Data on NRE show that the RI-guided N treatments resulted in higher values as compared to the general recommendation (Table 3). In comparison to the general recommendation, when appropriate prescriptive fertilizer N was applied (Treatment 6) followed by a corrective dose, an increase of 11.1% NRE and a saving of 50 kg N ha− 1 were achieved. Therefore, using the predicted RI-harvest inferred from RI-NDVI in guiding N management could efficiently manage fertilizer N.

Discussion

It has been documented that applying fertilizer N more than the need of the crop results in substantial N losses and, as a consequence, low N use efficiency (Fageria & Baligar, 2005; Ladha et al., 2005; Bijay-Singh, 2018; Ali, 2020; Ali et al., 2021). The findings of the present study highlight the necessity for field-specific management strategies to synchronize fertilizer N supply with N demand by the crop. In the research carried out at the same location as the present study by Ali (2020) and Ali et al. (2021), the NRE by following the general recommendation for wheat was in the range of 43–55%. The lower values in the first three seasons of the present study could be due to the application of total fertilizer N dose in two split doses preceding the Feekes 6 growth stage of wheat. It was done to induce variability in crop growth because the response index being developed in the current study is based on Feekes 6 growth stage. As a result, applying N fertilizer doses during this growth stage was avoided in the first three seasons.

Forecasting yield at a crop growth stage when the plant can respond to N is essential for designing effective field-specific fertilizer N management strategies. Readings of NDVI were collected at the Feekes 6 growth stage since this stage was deemed appropriate for obtaining information and making in-season fertilizer N management decisions. Raun et al. (2001), for example, reported that the relationships between NDVI and wheat grain yield were strongest between the Feekes 4 and 6 stages. Chung et al. (2010) also observed a consistent association between RI-NDVI and RI-harvest in wheat throughout the growing season. They found that until Feekes growth stage 7, the linear relationship between RI-harvest and RI-NDVI became stronger. Furthermore, several researchers have indicated that the Feekes 6 stage is the appropriate stage for deciding the amount of field-specific fertilizer N for wheat (Bijay-Singh et al., 2011; Varinderpal-Singh et al., 2017; Ali, 2020; Ali et al., 2021).

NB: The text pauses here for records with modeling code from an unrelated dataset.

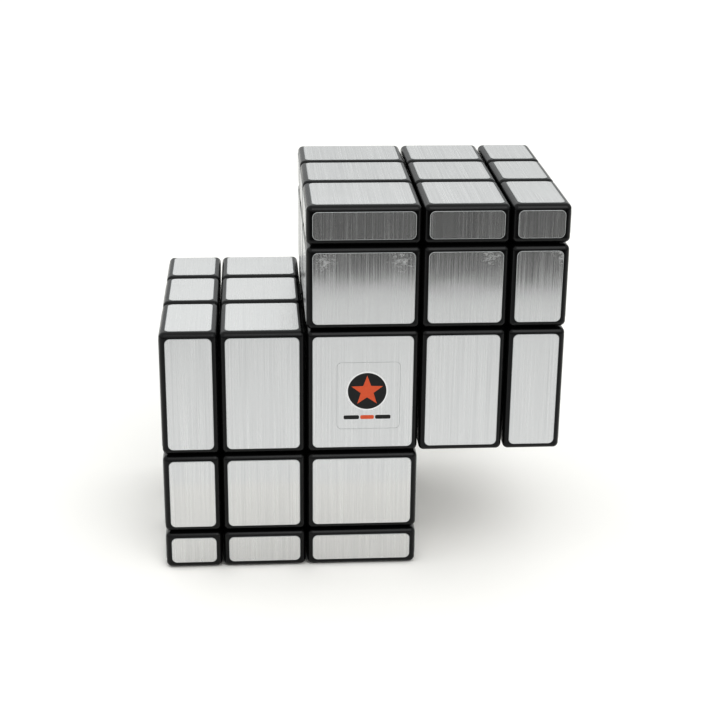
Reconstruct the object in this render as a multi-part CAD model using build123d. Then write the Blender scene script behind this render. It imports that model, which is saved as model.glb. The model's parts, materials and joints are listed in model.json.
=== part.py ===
from build123d import *

import os
from itertools import product
from math import cos, radians, sin, sqrt, tan

# A pair of mirror-block twisty cubes that share one column of blocks.
# Each cube has 3 x 3 x 3 blocks round its own core. Every middle layer is the same thickness and the
# outer layers differ, so all the blocks of a cube have different sizes. The lower cube stands on the
# ground. The upper cube is the same cube turned half round about the depth axis (Y), so that the two
# share the column at the lower cube's top right edge. Millimetres, +Z up, front face towards -Y,
# origin on the ground under the middle of the overall box.

# ---- driving dimensions ----
MIDDLE = 19.0  # every middle layer
LAYERS = (
    (13.0, MIDDLE, 25.0),  # lower cube, left to right
    (21.0, MIDDLE, 17.0),  # front to back
    (9.0, MIDDLE, 29.0),  # bottom to top
)
SEAM = 0.4  # gap between neighbouring blocks
EDGE_RADIUS = 1.2  # rounding of every block edge
WALL = 1.6  # casing wall
LIP = 1.0  # how far a lid reaches into its casing
LIP_PLAY = 0.1

# foil sheets on the outer faces
FOIL = 0.15
FOIL_MARGIN = 1.4  # from the nominal cut or outer face to the foil's edge
FOIL_CORNER = 1.2

# the turning mechanism: a neck below each block, and a wider foot held under its neighbours
NECK_ANGLE = 61.0  # half angle of the cone round each face axis that bounds the necks
FOOT_ANGLE = 69.5  # the same for the feet
FOOT_INNER = 12.3  # inner radius of the feet
FOOT_OUTER = 15.3  # outer radius of the feet
PLAY = 0.15  # clearance on each side of every sliding surface

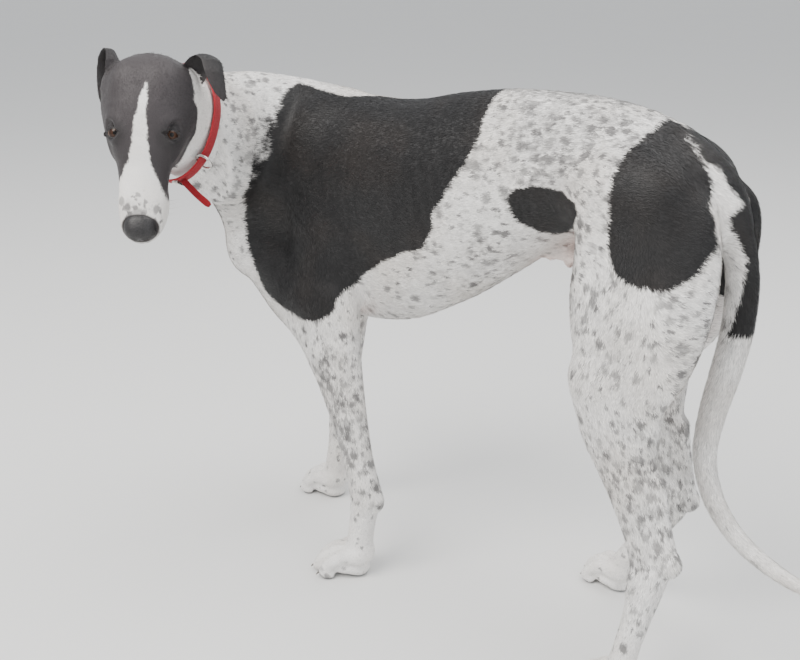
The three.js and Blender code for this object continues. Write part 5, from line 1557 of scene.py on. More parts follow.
def tube_mesh(path: Array, radii: Array, sides: int, start: int) -> tuple[Array, Faces]:
    """Builds a closed tapered tube along a path.

    Args:
        path: the places along its middle.
        radii: its radius at each place.
        sides: how many sides it has.
        start: the number of its first vertex.

    Returns:
        Its points and faces.
    """
    ways = unit(np.gradient(path, axis=0))
    aside = unit(np.cross(ways, vec(0.31, 0.2, 0.93)))
    over = np.cross(ways, aside)
    turns = np.linspace(0, 2 * math.pi, sides, endpoint=False)
    circle = np.cos(turns)[None, :, None] * aside[:, None] + np.sin(turns)[None, :, None] * over[:, None]
    points = (path[:, None] + circle * radii[:, None, None]).reshape(-1, 3)
    faces: Faces = []
    for i in range(len(path) - 1):
        for j in range(sides):
            k = (j + 1) % sides
            a, b = start + i * sides, start + (i + 1) * sides
            faces.append((a + j, a + k, b + k, b + j))
    last = start + (len(path) - 1) * sides
    faces.append(tuple(reversed(range(start, start + sides))))
    faces.append(tuple(range(last, last + sides)))
    return points, faces


@dataclass(frozen=True)
class LidShape:
    """The opening of the lids, as half sizes on the eyeball, and how the lids stand round it."""

    wide: float = 8.9
    high: float = 5.7
    lean_out: float = 0.27
    lean_up: float = 0.92

    def axes(self, side: int) -> Array:
        """Returns the eye's outward direction, the direction along the lids and the one across them."""
        out = head_way(0.26, side * self.lean_out, self.lean_up)
        along = head_way(0.14, side, -0.34)
        along = unit(along - out * (along @ out))
        return np.array([out, along, np.cross(out, along)])

    def spread(self, points: Array, side: int) -> tuple[Array, Array, Array]:
        """Measures places about an eye.

        Args:
            points: the places.
            side: 1 for the left eye, -1 for the right.

        Returns:
            How many openings out each place is, its distance from the eye's middle, and its direction.
        """
        middle = on_head(EYE.forward, side * EYE.apart, EYE.up)
        away = points - middle
        far = norms(away)
        way = away / np.maximum(far, 1e-6)[:, None]
        out, along, across = self.axes(side)
        a, b = away @ along / self.wide, away @ across
        high = self.high * (1 - 0.4 * np.minimum(a * a, 1.5))
        e = np.hypot(a, b / np.maximum(high, 1.2))
        return np.where((way @ out > 0.05) & (far < 60), e, 9.0), far, way


LIDS = LidShape()
MOUTH_LINE: list[Row] = [
    (120, 3, -50), (115, 10, -50), (106, 18, -50), (89, 24.5, -53), (62, 27, -56), (38, 30, -58),
    (14, 34, -59),
]


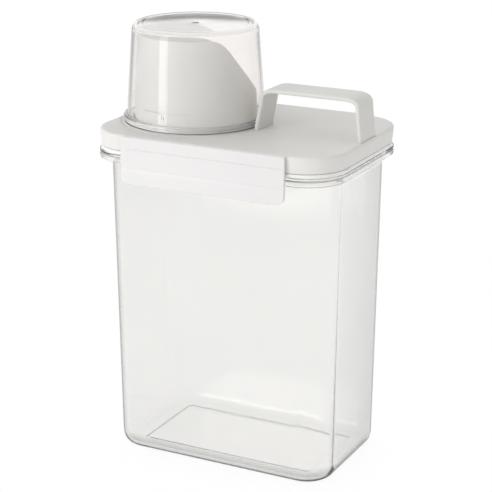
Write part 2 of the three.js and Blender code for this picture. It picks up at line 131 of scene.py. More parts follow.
def loft(rings: Sequence[Points], looped: bool = False) -> Mesh:
    """Skins a stack of rings that all have the same number of points.

    Args:
        rings: The rings in order.
        looped: Joins the last ring to the first; otherwise both ends are capped.
    """
    bm = bmesh.new()
    rows = [[bm.verts.new(point) for point in ring] for ring in rings]
    sides = len(rows[0])
    pairs = list(zip(rows, rows[1:])) + ([(rows[-1], rows[0])] if looped else [])
    for low, high in pairs:
        for i in range(sides):
            j = (i + 1) % sides
            bm.faces.new((low[i], low[j], high[j], high[i]))
    if not looped:
        bm.faces.new(list(reversed(rows[0])))
        bm.faces.new(rows[-1])
    return bm


def rounded_ring(station: Station, steps: int = 12) -> Points:
    """Draws a level rounded rectangle.

    Args:
        station: Half length, half depth, corner radius and height.
        steps: Facets in each corner.
    """
    half_length, half_depth, corner, z = station
    x, y = half_length - corner, half_depth - corner
    ring: Points = []
    for turn, (cx, cy) in enumerate(((x, -y), (x, y), (-x, y), (-x, -y))):
        for i in range(steps + 1):
            angle = (turn - 1 + i / steps) * math.pi / 2
            ring.append(Vector((cx + corner * math.cos(angle), cy + corner * math.sin(angle), z)))
    return ring


def block(name: str, half: Pair, corner: float, middle: Pair, heights: Pair) -> Piece:
    """Makes an upright block with rounded corners.

    Args:
        name: Name of the object.
        half: Half its length and half its depth.
        corner: Its corners' radius.
        middle: Where its middle stands along X and Y.
        heights: Its lower and upper ends.
    """
    across = Vector((*middle, 0))
    rings = [[point + across for point in rounded_ring((*half, corner, z), 5)] for z in heights]
    return mesh_object(name, loft(rings))


def quarter_round(radius: float, along: float) -> float:
    """How far a rounded edge stands in from its corner, at a distance along from the corner."""
    return radius - math.sqrt(max(radius ** 2 - max(radius - along, 0) ** 2, 0))


def turned(profile: Sequence[Station], centre: float, steps: int = 168,
           looped: bool = False) -> Mesh:
    """Skins a body turned about the vertical line through (centre, 0).

    Args:
        profile: Radius and height of each point, in order.
        centre: Where the line stands along X.
        steps: Facets round the body.
        looped: Whether the profile closes on itself; otherwise it starts and ends on the axis.
    """
    rings = []
    for radius, z in profile:
        at = max(radius, AXIS_RADIUS)
        angles = (2 * math.pi * i / steps for i in range(steps))
        rings.append([Vector((centre + at * math.cos(a), at * math.sin(a), z)) for a in angles])
    return loft(rings, looped)


def cut(obj: Piece, tool: Piece, how: str = "DIFFERENCE") -> None:
    """Cuts a tool out of an object, or joins it on, and removes the tool."""
    modifier = obj.modifiers.new("cut", "BOOLEAN")
    modifier.operation, modifier.solver, modifier.object = how, "EXACT", tool
    graph = bpy.context.evaluated_depsgraph_get()
    mesh = bpy.data.meshes.new_from_object(obj.evaluated_get(graph))
    obj.modifiers.clear()
    obj.data = mesh
    bpy.data.objects.remove(tool)
    mesh.set_sharp_from_angle(angle=math.radians(SHARP_DEG))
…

The concept of utilizing canopy reflectance to assess plant response during vegetative growth holds great potentiality. Generally, the higher the yield levels at which the soil will support the plant with N with any source, the lesser the fertilizer N requirement to achieve optimum yield. Consequently, it is important to identify fields where the response to applied N can be predicted. If a response to N is anticipated, N management strategies can be modified to apply N based on responsiveness. The following scenarios summarize the significance of estimating RI-harvest using in-season NDVI measurements. If the RI-harvest for a location is predicted to be low (≤ 1), the likelihood of a response to additional N is low, and so little, if any, fertilizer N is required. On the other hand, if the expected RI-harvest is high (> 2, for example), the likelihood of a response to additional N is high, and hence additional fertilizer should be applied. However, determining RI-NDVI for a given field will necessitate the establishment of a high N strip. Using this approach, N needs for every 1 m2 in the field can be determined, reducing the influence of spatio-temporal variability and any agronomic management scenarios before Feekes 6 growth stage.

According to Shanahan et al. (2008), using an in-season monitoring approach to guide N management decisions in cereal production can increase the precision of N recommendations. The fact that N uptake in wheat is relatively slow at early growth stages and accelerates to a maximum around Feekes 6 growth stage supports the findings of this study (Doerge et al., 1991; Shukla et al., 2004; Tian et al., 2018; Ali et al., 2020). Several studies have found that using moderate doses of fertilizer N at planting and Feekes 2, followed by an adjustable dose at Feekes 6, worked better than the general recommendation (Bijay-Singh et al., 2002; Varinderpal-Singh et al. 2012; Ali et al., 2021). The findings of this study are also supported by the work of Bijay-Singh et al. (2011, 2017) and Ali (2020), who found that applying an NDVI-guided dose of N at the Feekes 5–6 stage of wheat produced yields equivalent to the general recommendation while using less total fertilizer N. An N management program that employs this concept will allow growers to determine the likelihood of an N response at harvest, thereby increasing their profit. However, to achieve maximum potential, an N reference strip should be maintained to reach the growth plateau at Feekes 6 growth stage, so that the N fertilizer rate can be customized.

Conclusions

This research provided insight into N management based on RI-harvest of wheat to achieve high yield and high NRE. The assumption is that when RI-harvest values are close to 1, the crop is unlikely to respond to additional N, but when they are relatively high, the crop is more likely to respond to N fertilization. This index, however, is derived after harvest, when N management during the season has already excreted its results on the crop. Based on the findings of the experiments with varying fertilizer N rates in this study, RI-NDVI at the Feekes 6 growth stage of wheat was found to be a satisfactory predictor of RI-harvest. This ability to determine the crop’s responsiveness to additional N at the appropriate vegetation stage enabled changing N management in-season to potentially increase yield and NRE. The use of this approach can prevent the over- or under-application of fertilizer N, increasing producers’ profits while minimizing environmental risk. However, this approach requires the establishment of an N-rich strip in the field to calculate RI-NDVI.